What to do: Identify every line containing the word "copy" and reproduce each one.

Source material:
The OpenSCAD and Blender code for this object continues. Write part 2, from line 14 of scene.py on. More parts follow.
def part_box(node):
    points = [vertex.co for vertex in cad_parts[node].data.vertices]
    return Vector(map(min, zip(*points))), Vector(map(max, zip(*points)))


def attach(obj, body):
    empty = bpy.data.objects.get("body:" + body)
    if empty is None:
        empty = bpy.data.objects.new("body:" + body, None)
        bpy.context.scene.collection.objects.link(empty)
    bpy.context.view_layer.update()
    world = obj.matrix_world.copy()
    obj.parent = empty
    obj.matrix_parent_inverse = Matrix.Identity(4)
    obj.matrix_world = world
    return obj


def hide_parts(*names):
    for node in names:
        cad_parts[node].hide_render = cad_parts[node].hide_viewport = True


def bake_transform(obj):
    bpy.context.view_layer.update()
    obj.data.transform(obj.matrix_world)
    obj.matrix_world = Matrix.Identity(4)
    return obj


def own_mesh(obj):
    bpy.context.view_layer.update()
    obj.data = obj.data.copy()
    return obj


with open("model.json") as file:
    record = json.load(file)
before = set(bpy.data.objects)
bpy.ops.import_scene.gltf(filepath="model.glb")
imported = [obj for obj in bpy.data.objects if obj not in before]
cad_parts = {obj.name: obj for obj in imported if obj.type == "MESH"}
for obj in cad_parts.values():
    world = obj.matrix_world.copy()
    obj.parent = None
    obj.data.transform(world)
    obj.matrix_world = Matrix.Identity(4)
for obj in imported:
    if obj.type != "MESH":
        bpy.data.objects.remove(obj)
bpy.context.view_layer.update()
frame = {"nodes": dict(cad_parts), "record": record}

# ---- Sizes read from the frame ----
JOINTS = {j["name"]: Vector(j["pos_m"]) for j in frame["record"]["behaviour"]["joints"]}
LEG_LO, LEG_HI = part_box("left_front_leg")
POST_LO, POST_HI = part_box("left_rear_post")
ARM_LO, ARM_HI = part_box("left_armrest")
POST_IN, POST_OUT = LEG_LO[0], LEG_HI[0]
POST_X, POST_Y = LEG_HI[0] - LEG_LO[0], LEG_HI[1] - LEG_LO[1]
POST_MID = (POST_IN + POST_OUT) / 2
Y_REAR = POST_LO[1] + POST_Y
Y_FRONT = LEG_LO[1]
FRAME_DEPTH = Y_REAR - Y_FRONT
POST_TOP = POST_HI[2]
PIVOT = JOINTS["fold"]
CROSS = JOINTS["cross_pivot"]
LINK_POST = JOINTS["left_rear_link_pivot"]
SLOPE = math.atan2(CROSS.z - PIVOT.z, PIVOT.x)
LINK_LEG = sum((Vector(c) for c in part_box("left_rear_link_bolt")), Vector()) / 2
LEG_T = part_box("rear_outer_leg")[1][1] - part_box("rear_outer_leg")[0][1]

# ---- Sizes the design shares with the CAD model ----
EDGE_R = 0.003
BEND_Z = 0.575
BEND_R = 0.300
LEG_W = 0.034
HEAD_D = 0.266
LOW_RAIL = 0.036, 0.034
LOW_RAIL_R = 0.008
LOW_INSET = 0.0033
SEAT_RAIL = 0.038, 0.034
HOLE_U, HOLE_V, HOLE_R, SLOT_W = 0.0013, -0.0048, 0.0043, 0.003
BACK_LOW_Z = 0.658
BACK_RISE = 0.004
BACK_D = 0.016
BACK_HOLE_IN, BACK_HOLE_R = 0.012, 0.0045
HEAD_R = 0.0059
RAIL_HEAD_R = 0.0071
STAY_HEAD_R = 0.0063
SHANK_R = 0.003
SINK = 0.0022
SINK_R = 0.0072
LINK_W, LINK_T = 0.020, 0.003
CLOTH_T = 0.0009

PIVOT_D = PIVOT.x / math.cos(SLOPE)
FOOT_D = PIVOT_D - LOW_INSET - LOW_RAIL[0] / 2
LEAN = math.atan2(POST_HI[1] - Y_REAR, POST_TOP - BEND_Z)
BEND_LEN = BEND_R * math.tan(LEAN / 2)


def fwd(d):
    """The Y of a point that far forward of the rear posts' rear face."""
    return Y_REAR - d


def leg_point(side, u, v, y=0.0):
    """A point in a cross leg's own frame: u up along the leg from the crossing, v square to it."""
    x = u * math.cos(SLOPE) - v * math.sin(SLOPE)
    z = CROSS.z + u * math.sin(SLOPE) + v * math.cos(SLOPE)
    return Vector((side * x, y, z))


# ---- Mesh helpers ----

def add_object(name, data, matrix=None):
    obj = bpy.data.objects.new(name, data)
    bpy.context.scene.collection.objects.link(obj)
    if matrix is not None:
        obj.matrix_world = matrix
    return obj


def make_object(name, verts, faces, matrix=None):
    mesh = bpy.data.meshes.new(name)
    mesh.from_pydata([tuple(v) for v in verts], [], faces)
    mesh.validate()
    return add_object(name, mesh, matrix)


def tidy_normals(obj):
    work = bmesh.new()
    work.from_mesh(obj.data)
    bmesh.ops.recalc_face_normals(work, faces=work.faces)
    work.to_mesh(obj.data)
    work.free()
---
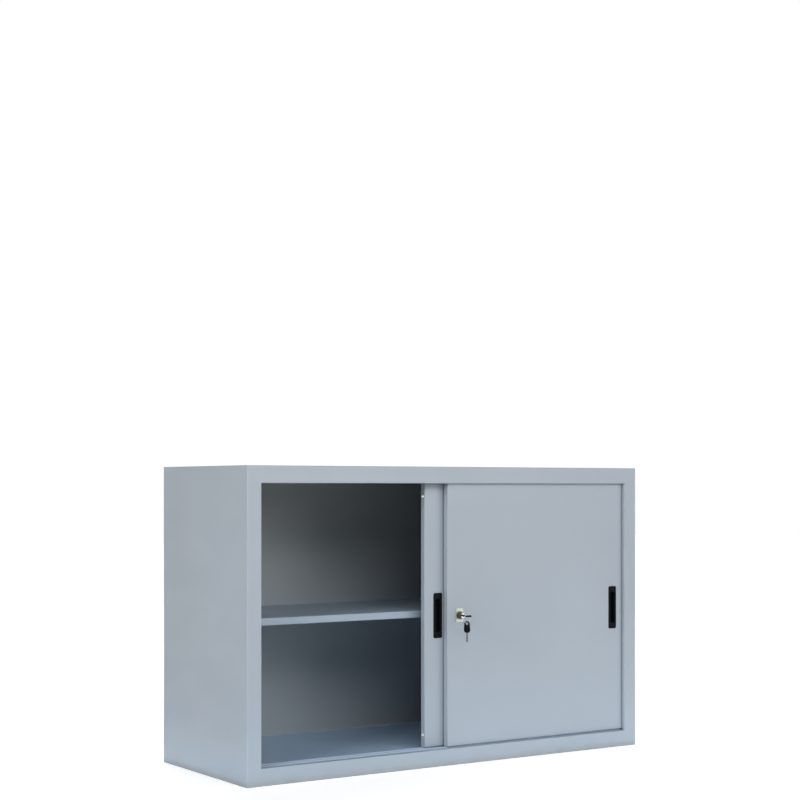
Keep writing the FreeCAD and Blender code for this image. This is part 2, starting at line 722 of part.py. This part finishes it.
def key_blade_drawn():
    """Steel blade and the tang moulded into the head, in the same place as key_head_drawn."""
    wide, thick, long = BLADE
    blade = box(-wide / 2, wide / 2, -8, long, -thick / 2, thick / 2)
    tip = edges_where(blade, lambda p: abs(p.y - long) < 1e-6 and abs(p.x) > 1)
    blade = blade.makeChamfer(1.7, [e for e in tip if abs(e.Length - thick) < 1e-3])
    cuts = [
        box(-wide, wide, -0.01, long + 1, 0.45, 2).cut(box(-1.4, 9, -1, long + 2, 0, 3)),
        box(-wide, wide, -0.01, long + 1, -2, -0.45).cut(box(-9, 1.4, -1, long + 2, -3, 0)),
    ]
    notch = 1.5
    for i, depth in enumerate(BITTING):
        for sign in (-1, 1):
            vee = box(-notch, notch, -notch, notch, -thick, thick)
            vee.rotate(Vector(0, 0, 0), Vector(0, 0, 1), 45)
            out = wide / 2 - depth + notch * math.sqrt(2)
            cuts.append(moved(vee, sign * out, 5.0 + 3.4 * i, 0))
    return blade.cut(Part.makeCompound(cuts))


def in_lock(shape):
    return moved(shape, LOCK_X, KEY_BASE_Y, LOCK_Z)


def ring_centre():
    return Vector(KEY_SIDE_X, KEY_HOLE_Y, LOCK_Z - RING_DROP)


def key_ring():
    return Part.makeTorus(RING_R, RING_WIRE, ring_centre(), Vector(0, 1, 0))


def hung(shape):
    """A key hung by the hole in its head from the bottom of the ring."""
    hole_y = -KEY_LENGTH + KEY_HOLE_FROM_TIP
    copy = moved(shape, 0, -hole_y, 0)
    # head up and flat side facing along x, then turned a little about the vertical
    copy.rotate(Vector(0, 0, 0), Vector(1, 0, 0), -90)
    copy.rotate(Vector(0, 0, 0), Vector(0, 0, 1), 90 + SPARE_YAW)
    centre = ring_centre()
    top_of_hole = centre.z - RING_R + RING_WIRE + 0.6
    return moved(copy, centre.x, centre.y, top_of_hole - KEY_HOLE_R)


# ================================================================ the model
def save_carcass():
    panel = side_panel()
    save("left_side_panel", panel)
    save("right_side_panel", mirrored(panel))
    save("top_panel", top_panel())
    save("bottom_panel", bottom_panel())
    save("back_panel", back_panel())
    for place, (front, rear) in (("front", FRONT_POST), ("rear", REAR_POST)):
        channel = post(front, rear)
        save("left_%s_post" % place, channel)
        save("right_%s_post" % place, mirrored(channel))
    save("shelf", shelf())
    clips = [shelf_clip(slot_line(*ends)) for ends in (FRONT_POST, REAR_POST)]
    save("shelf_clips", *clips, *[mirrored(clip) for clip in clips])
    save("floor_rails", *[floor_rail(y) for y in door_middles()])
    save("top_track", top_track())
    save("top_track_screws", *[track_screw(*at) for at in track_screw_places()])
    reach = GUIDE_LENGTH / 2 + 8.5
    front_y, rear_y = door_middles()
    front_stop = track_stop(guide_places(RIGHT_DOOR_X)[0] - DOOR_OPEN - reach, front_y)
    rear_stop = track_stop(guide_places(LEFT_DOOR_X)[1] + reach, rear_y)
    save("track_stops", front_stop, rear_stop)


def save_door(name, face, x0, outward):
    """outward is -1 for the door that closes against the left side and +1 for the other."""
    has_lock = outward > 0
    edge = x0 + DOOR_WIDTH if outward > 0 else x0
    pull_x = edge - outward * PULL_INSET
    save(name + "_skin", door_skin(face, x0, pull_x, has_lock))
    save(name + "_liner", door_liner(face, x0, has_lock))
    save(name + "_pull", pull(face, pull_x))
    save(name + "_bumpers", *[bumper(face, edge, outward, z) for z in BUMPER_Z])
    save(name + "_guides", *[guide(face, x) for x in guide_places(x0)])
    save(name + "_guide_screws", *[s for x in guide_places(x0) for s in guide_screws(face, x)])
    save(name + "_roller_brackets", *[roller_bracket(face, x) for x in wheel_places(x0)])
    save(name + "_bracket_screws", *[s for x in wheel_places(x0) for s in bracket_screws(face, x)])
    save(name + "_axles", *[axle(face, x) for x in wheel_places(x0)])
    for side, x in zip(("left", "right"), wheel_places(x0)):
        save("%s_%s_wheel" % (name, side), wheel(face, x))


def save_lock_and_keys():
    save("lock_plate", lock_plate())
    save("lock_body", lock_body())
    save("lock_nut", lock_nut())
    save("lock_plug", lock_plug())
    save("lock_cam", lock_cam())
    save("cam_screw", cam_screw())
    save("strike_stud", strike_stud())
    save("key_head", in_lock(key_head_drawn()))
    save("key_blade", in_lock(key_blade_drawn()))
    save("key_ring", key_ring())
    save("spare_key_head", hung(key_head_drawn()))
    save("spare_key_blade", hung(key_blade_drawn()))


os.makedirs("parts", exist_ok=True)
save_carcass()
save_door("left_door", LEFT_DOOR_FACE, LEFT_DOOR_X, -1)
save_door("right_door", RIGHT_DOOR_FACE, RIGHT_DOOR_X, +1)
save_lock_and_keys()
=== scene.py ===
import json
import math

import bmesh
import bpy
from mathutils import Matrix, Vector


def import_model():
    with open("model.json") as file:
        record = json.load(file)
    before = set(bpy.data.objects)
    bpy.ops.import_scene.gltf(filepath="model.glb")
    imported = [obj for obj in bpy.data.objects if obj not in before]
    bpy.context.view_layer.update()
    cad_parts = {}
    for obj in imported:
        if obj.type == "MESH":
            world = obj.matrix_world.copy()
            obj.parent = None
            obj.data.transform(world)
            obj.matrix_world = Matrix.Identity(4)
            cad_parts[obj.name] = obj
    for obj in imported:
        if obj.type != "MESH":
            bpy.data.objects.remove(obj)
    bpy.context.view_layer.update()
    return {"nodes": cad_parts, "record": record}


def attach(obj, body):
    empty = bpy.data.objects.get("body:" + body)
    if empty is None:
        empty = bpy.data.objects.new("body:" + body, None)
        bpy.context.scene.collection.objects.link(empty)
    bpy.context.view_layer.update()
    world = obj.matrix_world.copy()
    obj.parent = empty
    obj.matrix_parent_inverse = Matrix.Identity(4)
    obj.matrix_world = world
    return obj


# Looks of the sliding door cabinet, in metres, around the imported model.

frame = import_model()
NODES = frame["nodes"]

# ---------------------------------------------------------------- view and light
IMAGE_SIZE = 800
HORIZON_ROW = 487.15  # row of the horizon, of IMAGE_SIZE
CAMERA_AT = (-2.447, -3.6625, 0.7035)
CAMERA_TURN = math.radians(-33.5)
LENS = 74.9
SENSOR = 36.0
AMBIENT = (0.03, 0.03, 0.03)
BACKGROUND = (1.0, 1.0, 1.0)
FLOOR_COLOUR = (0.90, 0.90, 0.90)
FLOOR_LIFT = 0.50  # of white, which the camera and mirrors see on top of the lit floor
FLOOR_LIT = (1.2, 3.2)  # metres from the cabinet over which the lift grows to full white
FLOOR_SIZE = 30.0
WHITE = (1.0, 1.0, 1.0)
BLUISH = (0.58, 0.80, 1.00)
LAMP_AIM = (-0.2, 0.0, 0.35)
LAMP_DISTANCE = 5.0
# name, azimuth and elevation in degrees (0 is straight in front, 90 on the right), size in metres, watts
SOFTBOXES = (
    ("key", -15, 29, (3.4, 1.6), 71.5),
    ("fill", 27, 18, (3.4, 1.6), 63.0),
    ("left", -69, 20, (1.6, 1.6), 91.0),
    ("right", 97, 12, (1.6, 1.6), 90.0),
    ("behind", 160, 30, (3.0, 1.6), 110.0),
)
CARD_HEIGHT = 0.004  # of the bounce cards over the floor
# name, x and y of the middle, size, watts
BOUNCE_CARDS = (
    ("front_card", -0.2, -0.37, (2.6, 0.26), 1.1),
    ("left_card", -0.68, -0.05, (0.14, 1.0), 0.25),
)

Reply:
    world = obj.matrix_world.copy()
    obj.data = obj.data.copy()
    world = obj.matrix_world.copy()
    copy = moved(shape, 0, -hole_y, 0)
    copy.rotate(Vector(0, 0, 0), Vector(1, 0, 0), -90)
    copy.rotate(Vector(0, 0, 0), Vector(0, 0, 1), 90 + SPARE_YAW)
    return moved(copy, centre.x, centre.y, top_of_hole - KEY_HOLE_R)
            world = obj.matrix_world.copy()
    world = obj.matrix_world.copy()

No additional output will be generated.